I sat for a while. That got boring, so I started moving. The valley at the bottom of the waterfall was long and deep, but it did eventually peter out. The night sky grew brighter as I walked, until dawn finally broke. The sun rose in a clear blue sky, bringing back blessed warmth, as I finally managed to find a faint path that was headed roughly in the direction I thought I wanted. As the day wore on into the afternoon — with stops only for necessities and berries — and a city came into view, I realized how wrong I had been. Ordinarily the sight of Rustboro would have been welcome, but this time? I was at least a day off of course, if not more. And my injuries were getting worse.
“And now you’ve abandoned your trainer. You’re literally the worst.”

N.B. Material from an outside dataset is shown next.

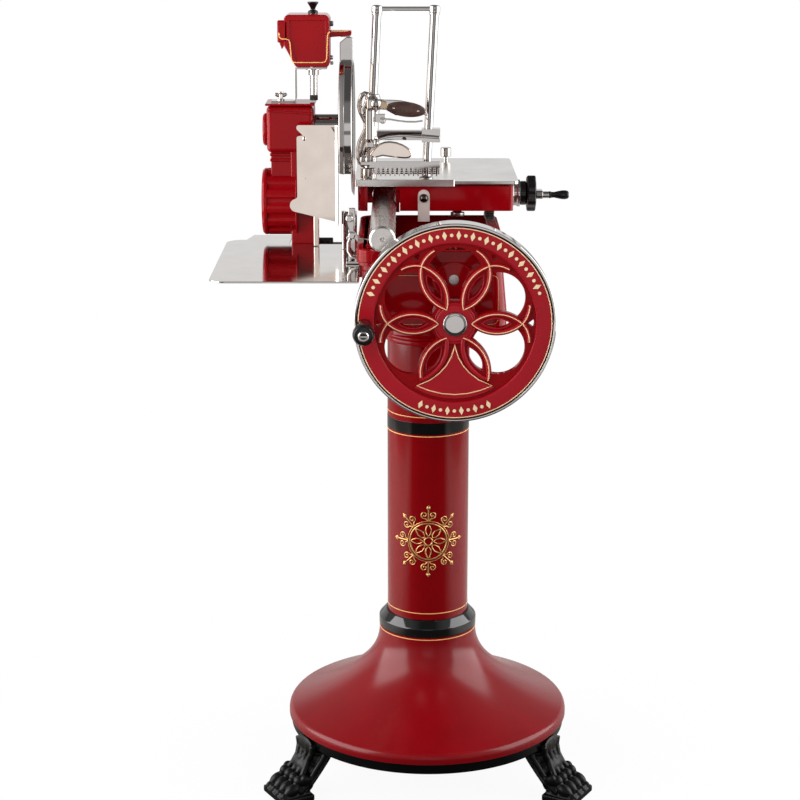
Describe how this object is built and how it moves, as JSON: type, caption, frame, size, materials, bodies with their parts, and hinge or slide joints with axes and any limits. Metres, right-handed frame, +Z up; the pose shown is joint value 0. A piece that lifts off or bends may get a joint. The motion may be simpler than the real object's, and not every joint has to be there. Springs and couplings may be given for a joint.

...Okay, so I wasn’t quite alone. Head-butting a tree in annoyance, I made my decision. With what felt like a fever rising, I had no choice but to seek medical aid.
“Hey you ghastly ball of gas, we’re heading to Rustboro. I need to heal up, before I keel over or some ‘mon decides they’re going to eat me-”
“Oh wouldn’t that be terrible? Being eaten is probably about the worst thing that can happen to a Pokémon,” the gastly said sarcastically.
“Yeah, yeah. Also, can you stop the ‘talking right into my head’ thing? Just… just talk normally? I’ve got enough of a headache, and that makes it worse.”
“Fine,” the gastly complained. “I’ll talk normally. It was, uh, doing my throat in anyway.”
“You have a throat? And not using it... wait, do you even have lungs?”
“I used to,” gastly fixed my gaze with a mean look.
“You were a fish.”
“Gills. My point stands.”
“Sorry, again. Still, Our destination really is Rustboro. We’ll come back for the kids once I’ve visited a Pokémon center. If I make it that far.” I limped along out of the thicket back onto Route 104.